Unless you use @nospecialize, type annotations of a method’s arguments only guide dispatch of function calls to the method. Each method is compiled multiple times for the concrete types of the calls’ inputs by default with the exception of instances of Function, Type, and Varargs.
type annotations of a method’s arguments only guide dispatch of function calls
Thanks! So, there’s no influence on type inference or method ambiguities, correct? I assume that the extra time needed to match the types for finding the right method to dispatch is negligible and should mostly be done statically anyway. Is this assumption correct?
If so, I wonder why we do not recommend this pattern in the documentation. At least, I haven’t seen it mentioned there.
Abstract type annotations of method arguments aren’t a pattern for enabling a feature or solving a limitation in the first place, it’s just a part of method dispatch. foo(a::AbstractArray) isn’t inherently more correct or beneficial than foo(a::Array); it just depends on whether you want a method that works on AbstractArrays or just Arrays. You may need both methods because you need to do something specific to Arrays that you can’t or shouldn’t put into the AbstractArray method; you can find examples in other languages that must instead put both versions in type-checking branches e.g. if a isa Array _foo_Array(a) else _foo_AbstractArray(a) end. Note that Julia’s compiler has been able to optimize away type-checked branches for a long time, but a practical reason to avoid that is editing the method forces recompilation of the larger method and the summed methods that called it.
The distinction between method dispatch and compiled specializations is documented here.
Your assumption is mostly correct except abstract type annotations indeed open up method ambiguities, and trivially so. If we were only able to annotate concrete types in methods, it’s impossible for a function call’s concrete types to match multiple methods, let alone a set that lacks a most specific one. We can draw a parallel in ambiguity from a Tuple{...} type containing a function call’s concrete types with multiple Tuple{...} supertypes representing methods to a class with multiple parent classes. There are principles for gracefully avoiding method ambiguities; unless you’re weaving a particularly complex web of methods, it’s easier than it looks.
Fortunately, when all methods use only abstract type annotations, such as in: mymethod(x::AbstractMyType1, y::AbstractMyType2, ...)
there should not be any method ambiguities as long as each of these abstract types has only one concrete subtype.
Of course, ambiguities can arise if a new subtype of one of these abstract types is added later, along with a specialized method. However, in that case, nothing is lost compared to not being able to reuse the method initially because the type annotation was too concrete (in hindsight).
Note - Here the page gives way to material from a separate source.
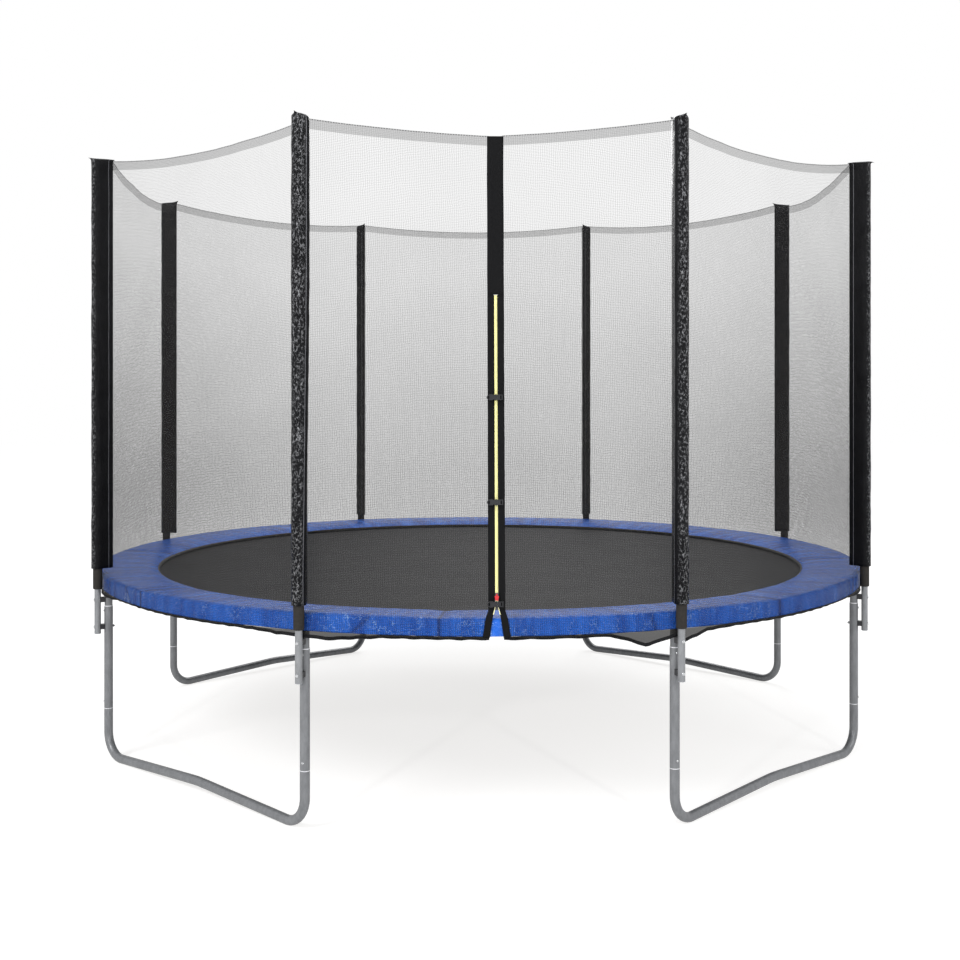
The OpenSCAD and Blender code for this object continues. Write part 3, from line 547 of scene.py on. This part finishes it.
pad_round = 11.31
pad_along = lengths_along([Vector((r, z / 1000)) for r, z in pad_line[::-1] + pad_line[-1:]])
pad_skin = sewn_skin("pad_skin", pad_rows[::-1], coated_blue, "frame", round_rows=True, round_columns=True,
    chart=lambda r, c: (c / pad_steps * pad_round, pad_along[r]))
pad_skin.data.materials.append(black_backing)
weld_lines_and_fold_shade, glint_shares = [], []
for number in range(len(pad_line) - 1, -1, -1):
    for c in range(pad_steps):
        angle = 360 * c / pad_steps
        line = math.exp(-(weld_gap(angle) / 0.16) ** 2)
        near = math.exp(-(weld_gap(angle) / 4) ** 2)
        for azimuth, lean in pad_folds:
            near = max(near, math.exp(-(((angle - azimuth + 180) % 360 - 180) / 4) ** 2))
        # On the skirt the crease mark also carries painted shade along the folds.
        if crown_end <= number <= skirt_end:
            line = max(line, 0.8 * max(0, min(1, folded(angle, pad_line[number][1]))))
        weld_lines_and_fold_shade.append(line)
        # The edge mark is the share of the painted glints: high on the skirt near welds and folds, low
        # elsewhere.
        outside = crown_end - 3 <= number <= skirt_end
        glint_shares.append(0.4 + 0.6 * near if outside else 0.1 + 0.25 * near)
mark(pad_skin, "crease", weld_lines_and_fold_shade)
mark(pad_skin, "edge", glint_shares)
for face in pad_skin.data.polygons:
    row = len(pad_line) - 2 - face.index // pad_steps
    if row < edge_end or row > skirt_end + 3:
        face.material_index = 1
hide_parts("safety_pad")

# Pad ties: flat black elastic loops that hold the pad to the rail, two to each rail.
# Each is woven of rubber cord and yarn, and goes once round the tube under the pad.
rail_at, rail_r = 1.8085, 0.019
ties_n = 16
tie_steps = 24
tie_rows = []
for k in range(tie_steps):
    swing = -2 * math.pi * k / tie_steps
    row = []
    for x in (-0.0050, -0.0036, 0, 0.0036, 0.0050):
        reach = rail_r + (0.0006 if abs(x) > 0.0049 else 0.0010)
        row.append((x, reach * math.cos(swing) - rail_at, ring_z + reach * math.sin(swing)))
    tie_rows.append(row)
tie_unit = skin_of("tie_unit", tie_rows, quads_of(tie_rows, round_columns=True))

elastic, tree, shader = finish_of("black_elastic", (0.02, 0.02, 0.022), 0.7)
cords = banded(tree, on_piece(tree), "Z", 240.0)
coloured(tree, shader, cords, (0.012, 0.012, 0.013), (0.05, 0.05, 0.052))
raised(tree, shader, cords, 0.0004)
pad_loops = repeated("pad_loops", tie_unit, ties_n, elastic, "frame", turn=360, first=180 / ties_n)
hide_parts("pad_ties")

# Foam tubes: grey-brown closed-cell foam round each pole, from the pad's edge to under the cover's top.
# They are cut from extruded tube, pushed over the poles and held by the covers.
pole_at = 1.8555
foam_in, foam_out = 0.0143, 0.0205

def pole_az(k):
    """Azimuth of a pole in degrees; a number between two whole ones gives a place between two poles."""
    return bay * (k + 0.5)

foam_skin, tree, shader = finish_of("grey_foam", (0.055, 0.05, 0.045), 0.85, gloss=0.1)
coloured(tree, shader, spotted(tree, 90, 5, 0.7), (0.018, 0.0165, 0.015), (0.044, 0.040, 0.036))
raised(tree, shader, spotted(tree, 420, 4, 0.7), 0.0009)

foam_line = [(foam_in, 762), (foam_in + 0.0012, 758.6), (foam_out - 0.0022, 758.2), (foam_out - 0.0005, 760),
    (foam_out, 763), (foam_out, 790), (foam_out, 830), (foam_out, 900), (foam_out, 1400), (foam_out, 2000),
    (foam_out, 2596), (foam_out - 0.0022, 2599.6), (foam_in + 0.0012, 2599.4), (foam_in, 2596)]
foam_sides = 28
foam_rows = []
for r, z in foam_line:
    swings = [2 * math.pi * k / foam_sides for k in range(foam_sides)]
    foam_rows.append([(r * math.sin(swing), -pole_at - r * math.cos(swing), z / 1000) for swing in swings])
foam_unit = skin_of("foam_unit", foam_rows, quads_of(foam_rows, round_rows=True, round_columns=True))
pole_foam = repeated("pole_foam", foam_unit, poles_n, foam_skin, "frame", turn=360, first=pole_az(0))
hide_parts("foam_tubes")

# Pole covers: sleeves of thin shiny black cloth over foam and pole. Each is sewn along its inner side
# to the net, and pinched to a flat seam at the top, whose two corners stick out, each in its own way.
cover_r = 0.028
cover_seam = 0.066
cover_low, cover_high = 0.850, 2.6685
cover_wall = 0.0012
cover_laid = 0.0766

def on_pattern(tree):
    """Output of a place on the piece's flat pattern, in metres."""
    return add_node(tree, "ShaderNodeUVMap", uv_map="flat").outputs[0]

def stitched(tree, across, along, line, half, pitch, space):
    """0-1 output of a dashed row of stitches: its line and half width across, its pitch and gaps along."""
    row = maths(tree, "COMPARE", across, line, half)
    dash = maths(tree, "GREATER_THAN", maths(tree, "MODULO", along, pitch), space)
    return maths(tree, "MULTIPLY", row, dash)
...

That’s technically untrue, here’s a minimal counterexample of methods that only involve abstract types with 1 concrete subtype each:
julia> begin
abstract type AAA end
abstract type AA<:AAA end
struct A <: AA end
abstract type BBB end
abstract type BB<:BBB end
struct B <: BB end
foo(::AAA, ::BB) = 1
foo(::AA, ::BBB) = 2
end;
julia> foo(A(), B())
ERROR: MethodError: foo(::A, ::B) is ambiguous.
I can also disprove the broader idea of a bijection from concrete types to their supertypes (excepting Any) making them interchangeable, but this minimal example breaks your stipulation of only abstract type annotations:
julia> begin
abstract type CC end
struct C <: CC end
abstract type DD end
struct D <: DD end
foo(::C, ::DD) = 1
foo(::CC, ::D) = 2
end;
julia> foo(C(), D())
ERROR: MethodError: foo(::C, ::D) is ambiguous.
I would bet money that method ambiguities would indeed be impossible if we stipulate such a bijection in addition to abstract type annotations only, but anything is harder to prove than disprove, and it’s far more impractical to use or enforce than concrete type annotations anyway.
Sorry, my statement was ambiguous: I meant “only one subtype and that one is concrete, i.e. no abstract subtypes”. Whereas I think you understood “only one concrete subtype and an arbitrary amount of abstract subtypes”.
But also thanks to your examples I am quite sure that the statement holds in this specific case. In your examples it would mean that the method definitions only use the double character types, i.e. AA, BB, CC and DD.
Thinking more about it, while your general statement is correct, in this case the proof seems to be easy. As long as the double character types only have a single subtype, they are identical to the single character types, by all means, if the single character types are not used at all in method signatures. Therefore, the proof of unambiguous method calls for concrete types can be used as a proof for the case of single-concrete-no-abstract subtypes.
Obviously, this only helps until the second subtype is created and before that, there is no practical benefit. But at least it shows that you can’t lose with defining these additional abstract types while you might win in terms of extensibility if no method ambiguities occur later.